WHAT IS REQUIRED: Copy every record below exactly.

DATA FOR THIS EXERCISE:
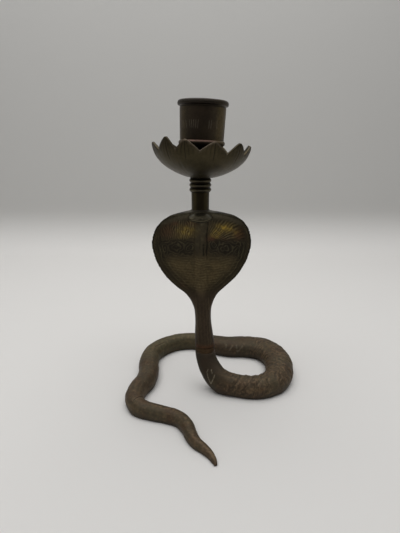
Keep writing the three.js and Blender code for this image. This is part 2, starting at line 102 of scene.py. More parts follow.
class HolderFinish(bpy.types.PropertyGroup):
    """Colours and lamps that a user would change."""
    coil_patina: bpy.props.StringProperty(
        name="Coil patina", description="Brown oxide of the cast coil, sRGB hex", default="#463d2d")
    hood_patina: bpy.props.StringProperty(
        name="Hood patina", description="Dark oxide of the engraved hood, sRGB hex", default="#393226")
    post_patina: bpy.props.StringProperty(
        name="Post patina", description="Dark oxide of the turned post, sRGB hex", default="#3a3321")
    pan_patina: bpy.props.StringProperty(
        name="Pan patina", description="Dark oxide of the sheet pan, sRGB hex", default="#393323")
    cup_patina: bpy.props.StringProperty(
        name="Cup patina", description="Smoked oxide of the candle cup, sRGB hex", default="#3d3529")
    # Colour of the painted reflection of the bright floor, high on the hood
    painted_gold_reflection: bpy.props.StringProperty(
        name="Gold sheen", description="Brass under almost no oxide, sRGB hex", default="#967d37")
    braze: bpy.props.StringProperty(
        name="Brazing metal", description="Coppery brazing metal, sRGB hex", default="#463624")
    # Also the colour of the painted highlight on the pan's cut edges
    worn: bpy.props.StringProperty(
        name="Worn edge", description="Edges rubbed bare by handling, sRGB hex", default="#7d7060")
    floor: bpy.props.StringProperty(
        name="Floor", description="Pale paper that the holder stands on, sRGB hex", default="#e2e0dd")
    wall: bpy.props.StringProperty(
        name="Wall", description="Paper where it rises behind the holder, sRGB hex", default="#c8c7c4")
    lamp_power: bpy.props.FloatProperty(
        name="Lamp power", description="Strength of the overhead soft box", default=4.0, unit="POWER")
    sky_low: bpy.props.FloatProperty(
        name="Horizon light", description="Strength of the room's light from the sides", default=0.17)
    sky_high: bpy.props.FloatProperty(
        name="Ceiling light", description="Strength of the room's light from above", default=0.5)


class HolderSizes(bpy.types.PropertyGroup):
    """Sizes that a user would change."""
    candle_bore: bpy.props.FloatProperty(
        name="Candle bore", description="Width of the cup's bore", default=22.6 * MM, unit="LENGTH")
    cup_wall: bpy.props.FloatProperty(
        name="Cup wall", description="Thickness of the cup at its rim", default=1.65 * MM, unit="LENGTH")
    thread_pitch: bpy.props.FloatProperty(
        name="Thread pitch", description="Rise of the cup's screw in one turn",
        default=1.25 * MM, unit="LENGTH")
    camera_distance: bpy.props.FloatProperty(
        name="Camera distance", description="From the camera to the post, along the floor",
        default=0.237, unit="LENGTH")
    camera_height: bpy.props.FloatProperty(
        name="Camera height", description="Above the floor", default=0.152, unit="LENGTH")
    camera_pitch: bpy.props.FloatProperty(
        name="Camera pitch", description="How far the camera looks down",
        default=math.radians(16.24), subtype="ANGLE")
    camera_lens: bpy.props.FloatProperty(
        name="Lens", description="Focal length on a 36 mm long side", default=27.02, unit="CAMERA")
    backdrop_distance: bpy.props.FloatProperty(
        name="Backdrop distance", description="From the post to where the paper starts to rise",
        default=0.33, unit="LENGTH")


def finish_of():
    return bpy.context.scene.holder_finish


def sizes_of():
    return bpy.context.scene.holder_sizes


def aged_brass(name, patina, thin, roughness, layers=(), mottle=0.6, grain_mm=0.35, metal=0.7,
               speck_mm=1.4, blotchy=0.2):
    """Brass under an oxide skin. Layers are an attribute of the piece, its sRGB hex and its strength."""
    material = bpy.data.materials.new(name)
    material.use_nodes = True
    tree = material.node_tree
    tree.nodes.clear()
    make = partial(node, tree)
    place = make("ShaderNodeTexCoord", output="Object")
    # Oxide gathers in clouds about 10 mm across, with specks of 1 to 2 mm and a cast grain under them
    cloud, speck, grain = (
        make("ShaderNodeTexNoise",
             {"Vector": place, "Scale": 1 / (size * MM), "Detail": detail, "Roughness": broken})
        for size, detail, broken in ((10, 5.0, 0.65), (speck_mm, 4.0, 0.6), (grain_mm, 3.0, 0.6)))
    shown = make("ShaderNodeMapRange",
                 {"Value": cloud, "From Min": 0.38, "From Max": 0.68, "To Max": mottle})
    colour = make("ShaderNodeMix", {"Factor": shown, "A": linear(patina), "B": linear(thin)},
                  data_type="RGBA")
    specks = {"Value": speck, "From Min": 0.3, "From Max": 0.7}
    for attribute, hex_colour, strength in layers:
        field = make("ShaderNodeAttribute", attribute_name=attribute, output="Fac")
        patchy = make("ShaderNodeMapRange", {**specks, "To Min": strength * 0.65, "To Max": strength})
        factor = make("MULTIPLY", field, patchy, use_clamp=True)
        colour = make("ShaderNodeMix", {"Factor": factor, "A": colour, "B": linear(hex_colour)},
                      data_type="RGBA")
    shade = make("ShaderNodeMapRange", {**specks, "To Min": 1 - blotchy, "To Max": 1 + blotchy})
    colour = make("ShaderNodeVectorMath", {0: colour, "Scale": shade}, operation="SCALE")
    rough = make("ShaderNodeMapRange", {**specks, "To Min": roughness - 0.06, "To Max": roughness + 0.08})
    bump = make("ShaderNodeBump", {"Height": grain, "Strength": 0.3, "Distance": 0.06 * MM})
    shader = make("ShaderNodeBsdfPrincipled",
                  {"Base Color": colour, "Metallic": metal, "Roughness": rough, "Normal": bump})
    make("ShaderNodeOutputMaterial", {"Surface": shader})
    return material


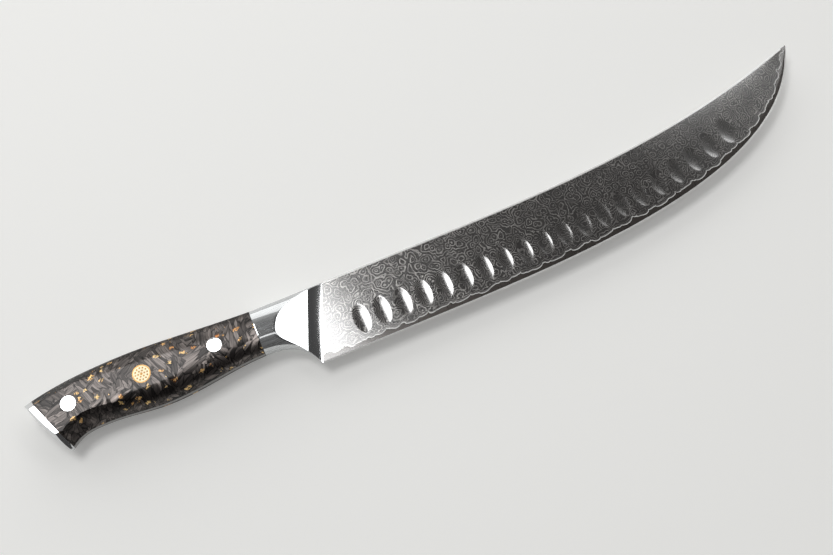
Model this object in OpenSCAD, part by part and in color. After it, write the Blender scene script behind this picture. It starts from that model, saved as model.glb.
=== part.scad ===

OUTPUT:
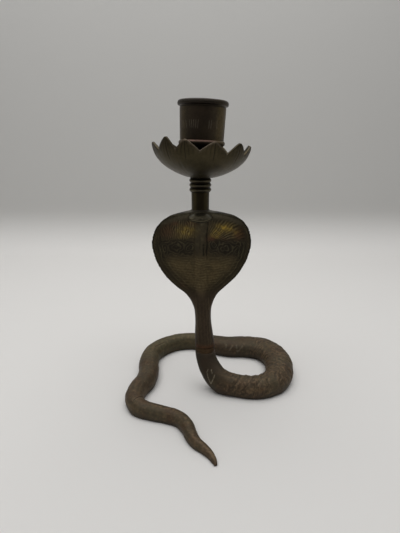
Keep writing the three.js and Blender code for this image. This is part 2, starting at line 102 of scene.py. More parts follow.
class HolderFinish(bpy.types.PropertyGroup):
    """Colours and lamps that a user would change."""
    coil_patina: bpy.props.StringProperty(
        name="Coil patina", description="Brown oxide of the cast coil, sRGB hex", default="#463d2d")
    hood_patina: bpy.props.StringProperty(
        name="Hood patina", description="Dark oxide of the engraved hood, sRGB hex", default="#393226")
    post_patina: bpy.props.StringProperty(
        name="Post patina", description="Dark oxide of the turned post, sRGB hex", default="#3a3321")
    pan_patina: bpy.props.StringProperty(
        name="Pan patina", description="Dark oxide of the sheet pan, sRGB hex", default="#393323")
    cup_patina: bpy.props.StringProperty(
        name="Cup patina", description="Smoked oxide of the candle cup, sRGB hex", default="#3d3529")
    # Colour of the painted reflection of the bright floor, high on the hood
    painted_gold_reflection: bpy.props.StringProperty(
        name="Gold sheen", description="Brass under almost no oxide, sRGB hex", default="#967d37")
    braze: bpy.props.StringProperty(
        name="Brazing metal", description="Coppery brazing metal, sRGB hex", default="#463624")
    # Also the colour of the painted highlight on the pan's cut edges
    worn: bpy.props.StringProperty(
        name="Worn edge", description="Edges rubbed bare by handling, sRGB hex", default="#7d7060")
    floor: bpy.props.StringProperty(
        name="Floor", description="Pale paper that the holder stands on, sRGB hex", default="#e2e0dd")
    wall: bpy.props.StringProperty(
        name="Wall", description="Paper where it rises behind the holder, sRGB hex", default="#c8c7c4")
    lamp_power: bpy.props.FloatProperty(
        name="Lamp power", description="Strength of the overhead soft box", default=4.0, unit="POWER")
    sky_low: bpy.props.FloatProperty(
        name="Horizon light", description="Strength of the room's light from the sides", default=0.17)
    sky_high: bpy.props.FloatProperty(
        name="Ceiling light", description="Strength of the room's light from above", default=0.5)


class HolderSizes(bpy.types.PropertyGroup):
    """Sizes that a user would change."""
    candle_bore: bpy.props.FloatProperty(
        name="Candle bore", description="Width of the cup's bore", default=22.6 * MM, unit="LENGTH")
    cup_wall: bpy.props.FloatProperty(
        name="Cup wall", description="Thickness of the cup at its rim", default=1.65 * MM, unit="LENGTH")
    thread_pitch: bpy.props.FloatProperty(
        name="Thread pitch", description="Rise of the cup's screw in one turn",
        default=1.25 * MM, unit="LENGTH")
    camera_distance: bpy.props.FloatProperty(
        name="Camera distance", description="From the camera to the post, along the floor",
        default=0.237, unit="LENGTH")
    camera_height: bpy.props.FloatProperty(
        name="Camera height", description="Above the floor", default=0.152, unit="LENGTH")
    camera_pitch: bpy.props.FloatProperty(
        name="Camera pitch", description="How far the camera looks down",
        default=math.radians(16.24), subtype="ANGLE")
    camera_lens: bpy.props.FloatProperty(
        name="Lens", description="Focal length on a 36 mm long side", default=27.02, unit="CAMERA")
    backdrop_distance: bpy.props.FloatProperty(
        name="Backdrop distance", description="From the post to where the paper starts to rise",
        default=0.33, unit="LENGTH")


def finish_of():
    return bpy.context.scene.holder_finish


def sizes_of():
    return bpy.context.scene.holder_sizes


def aged_brass(name, patina, thin, roughness, layers=(), mottle=0.6, grain_mm=0.35, metal=0.7,
               speck_mm=1.4, blotchy=0.2):
    """Brass under an oxide skin. Layers are an attribute of the piece, its sRGB hex and its strength."""
    material = bpy.data.materials.new(name)
    material.use_nodes = True
    tree = material.node_tree
    tree.nodes.clear()
    make = partial(node, tree)
    place = make("ShaderNodeTexCoord", output="Object")
    # Oxide gathers in clouds about 10 mm across, with specks of 1 to 2 mm and a cast grain under them
    cloud, speck, grain = (
        make("ShaderNodeTexNoise",
             {"Vector": place, "Scale": 1 / (size * MM), "Detail": detail, "Roughness": broken})
        for size, detail, broken in ((10, 5.0, 0.65), (speck_mm, 4.0, 0.6), (grain_mm, 3.0, 0.6)))
    shown = make("ShaderNodeMapRange",
                 {"Value": cloud, "From Min": 0.38, "From Max": 0.68, "To Max": mottle})
    colour = make("ShaderNodeMix", {"Factor": shown, "A": linear(patina), "B": linear(thin)},
                  data_type="RGBA")
    specks = {"Value": speck, "From Min": 0.3, "From Max": 0.7}
    for attribute, hex_colour, strength in layers:
        field = make("ShaderNodeAttribute", attribute_name=attribute, output="Fac")
        patchy = make("ShaderNodeMapRange", {**specks, "To Min": strength * 0.65, "To Max": strength})
        factor = make("MULTIPLY", field, patchy, use_clamp=True)
        colour = make("ShaderNodeMix", {"Factor": factor, "A": colour, "B": linear(hex_colour)},
                      data_type="RGBA")
    shade = make("ShaderNodeMapRange", {**specks, "To Min": 1 - blotchy, "To Max": 1 + blotchy})
    colour = make("ShaderNodeVectorMath", {0: colour, "Scale": shade}, operation="SCALE")
    rough = make("ShaderNodeMapRange", {**specks, "To Min": roughness - 0.06, "To Max": roughness + 0.08})
    bump = make("ShaderNodeBump", {"Height": grain, "Strength": 0.3, "Distance": 0.06 * MM})
    shader = make("ShaderNodeBsdfPrincipled",
                  {"Base Color": colour, "Metallic": metal, "Roughness": rough, "Normal": bump})
    make("ShaderNodeOutputMaterial", {"Surface": shader})
    return material


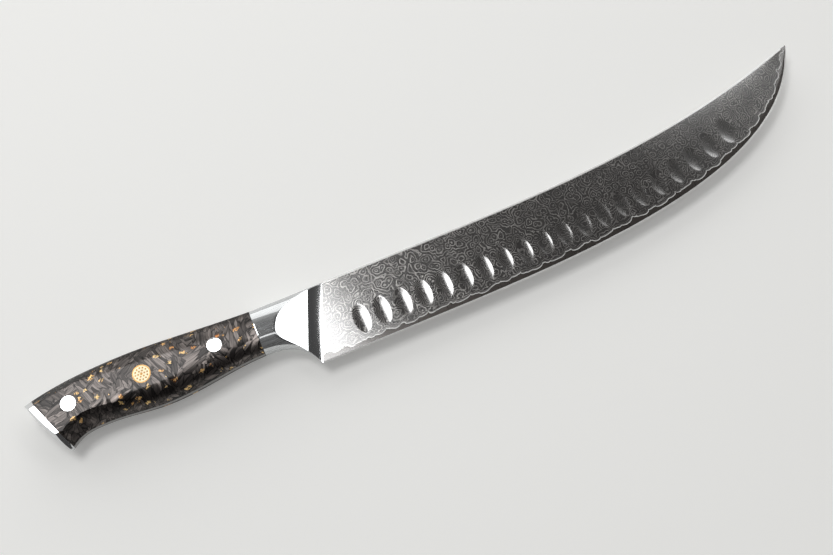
Model this object in OpenSCAD, part by part and in color. After it, write the Blender scene script behind this picture. It starts from that model, saved as model.glb.
=== part.scad ===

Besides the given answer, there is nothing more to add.